Both teachers said that all Meadowlawn teachers and some cafeteria staff went through the training in January. There were two sessions, with kindergarten, first- and second-grade teachers and cafeteria workers getting trained in the morning and third- through fifth-grade teachers in the afternoon.
Training injuries on the rise
A picture posted to the school’s official Facebook page on Jan. 4 shows teachers sitting around wooden tables with a law enforcement officer standing before them.
It’s captioned: “Thankful for the partnership between our school and local law enforcement. Today our staff received training from The White County sheriffs department. Safety is priority at ML!”
Ken Trump, a school-safety expert in Ohio who works with schools nationwide, said he had not heard of another incident in which teachers were shot with plastic pellets but that he’s heard many stories of teachers getting injured during active shooter training.
“Sadly, it doesn’t surprise me,” he said. “With some of these options-based trainings, we’ve seen (training) that’s just really over the top.”
Trump said he’s heard of a growing number of workers’ compensation claims and even some litigation stemming from teachers injured during these types of training programs. An Iowa school-insurance company reportedly paid out more than $250,000 in claims related to active shooter training injuries over a two-year period.
Often, these programs are taught in a “train the trainer” model. One or two law-enforcement officers will receive the training through an organization and then go back and train others in their department.

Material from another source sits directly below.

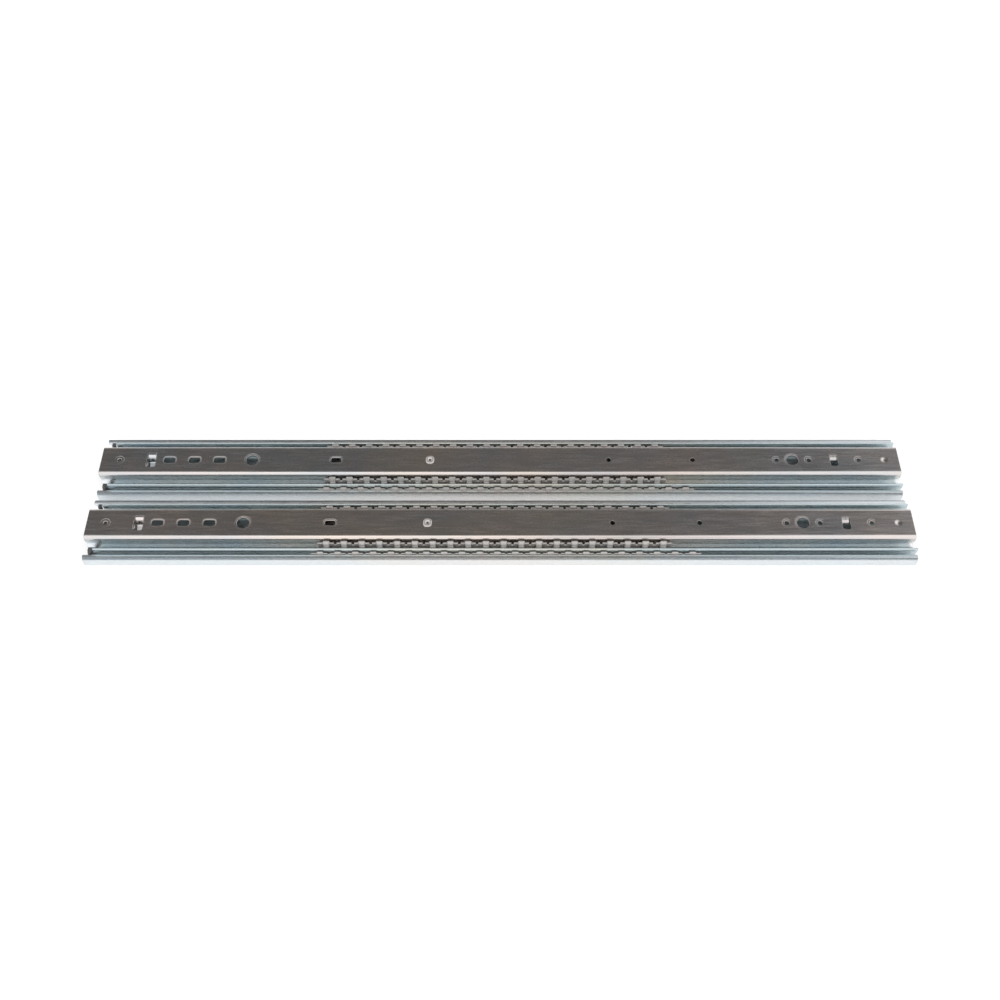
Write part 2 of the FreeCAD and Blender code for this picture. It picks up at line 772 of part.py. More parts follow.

One teacher said the officers told the Meadowlawn staff that police had to go through this same training.
“But we are not police officers,” she said.
The two teachers said they wanted to do the training. Even after getting shot with plastic pellets that left welts, bruises and drew blood, they finished the rest of the training.
“We didn’t want to quit the training because it seemed important,” said one teacher. “It really was more than it needed to be.”
She said the other training exercises were useful, including one in which an officer pretending to be an active shooter shot the airsoft gun while teachers hid under desks and were given tennis balls to throw at him until he stopped shooting.
One of the provisions included in House Bill 1004 is a requirement that all schools conduct an active-shooter drill at least once a year. However, it does not mandate any specific type of training program.
The drill requirement was among 18 school-safety recommendations made last year by a committee pulled together by Indiana Gov. Eric Holcomb in the wake of the massacre at Marjory Stoneman Douglas High School in Parkland, Florida, and last spring’s shooting at Noblesville Middle School in Indiana.
The bill’s sponsor, Rep. Wendy McNamara, seemed amenable Wednesday to an addition of some sort. The Evansville Republican is a high-school principal in Evansville Vanderburgh Schools. Because the bill has already passed the House, though, McNamara will have to work with the Senate committee to get an amendment passed.
“I don’t believe something like that should take place in an active-shooter drill,” she said.